Posted by Midderpidge at May 18, 2002 03:48 PM

>> How about addressing the real issue, the fact the Bush Administration lied. 8 months ago they said that there were no signs, no warnings period.

How about some understanding of the word "know".

Consider the following. I'm pretty sure that Paul Newman has at least one phone in the US; let's assume that it's true and I know it. I do know what US phone numbers look like, so I can dial numbers until I get him.

Do those two things imply that I know Paul Newman's phone number in any useful sense? (Hint - the answer is "no".)

Even if you give me his area code, or zip code, (which narrows the number down considerably) I still don't usefully know Paul Newman's phone number.

In the sense that I know Paul Newman's phone number, the US govt is "aware" of bazillions of threats. There's a long way from that fact to anything important.

BTW - I note that we're still waiting for someone to respond to the allegation that those complaining are pretty much the reason why nothing could have been done....

I suspect that we'll wait for a while - after all, we still can't do many of the things that might have made a difference....

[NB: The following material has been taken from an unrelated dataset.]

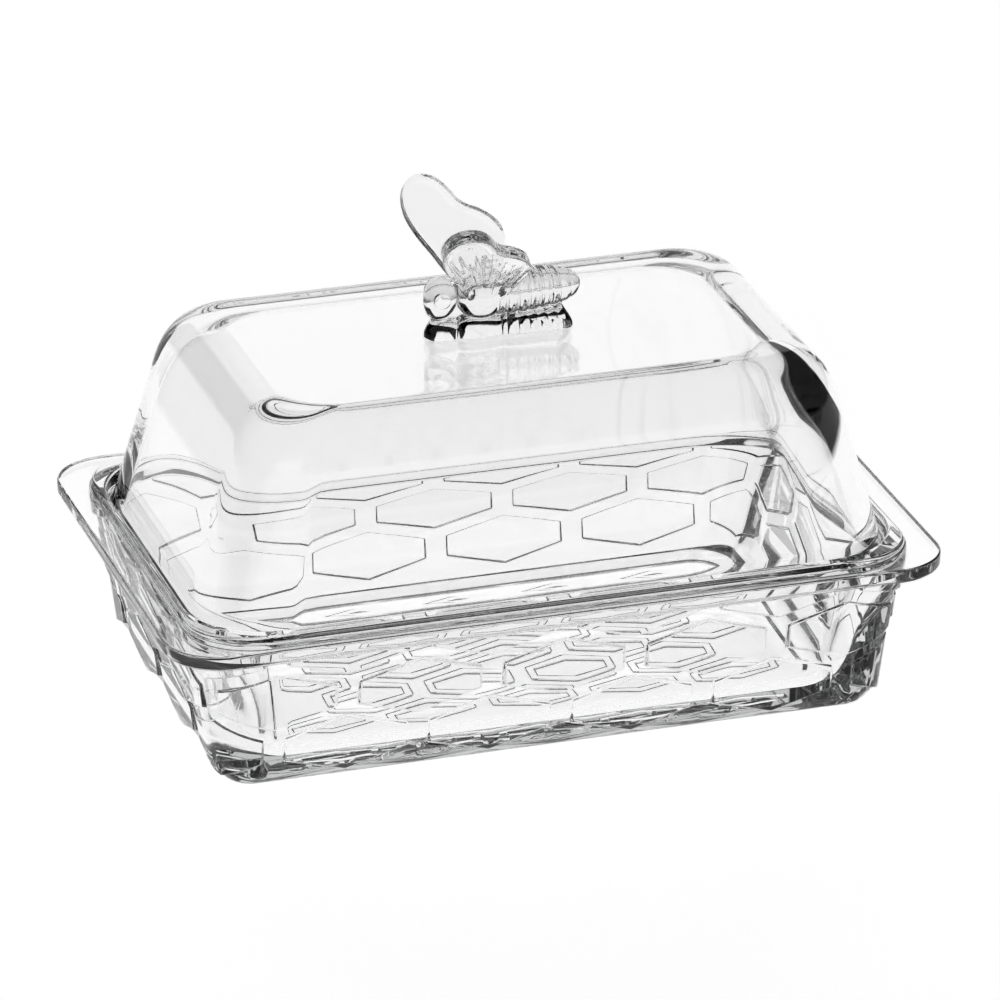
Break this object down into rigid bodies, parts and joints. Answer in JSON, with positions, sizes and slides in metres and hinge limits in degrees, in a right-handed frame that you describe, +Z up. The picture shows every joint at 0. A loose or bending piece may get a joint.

Posted by Andy Freeman at May 18, 2002 07:09 PM

When Gore was vp, didn't he chair a committee on increasing air travel safety that recommended making cockpit doors secure? A sturdy, lockable cockpit door would prevent a hijacker access to the pilots and controls.

These recommendations were never enacted. Air carriers complained that to retrofit secure doors would cost too much. "free-trade" prevails in the marketplace of ideas.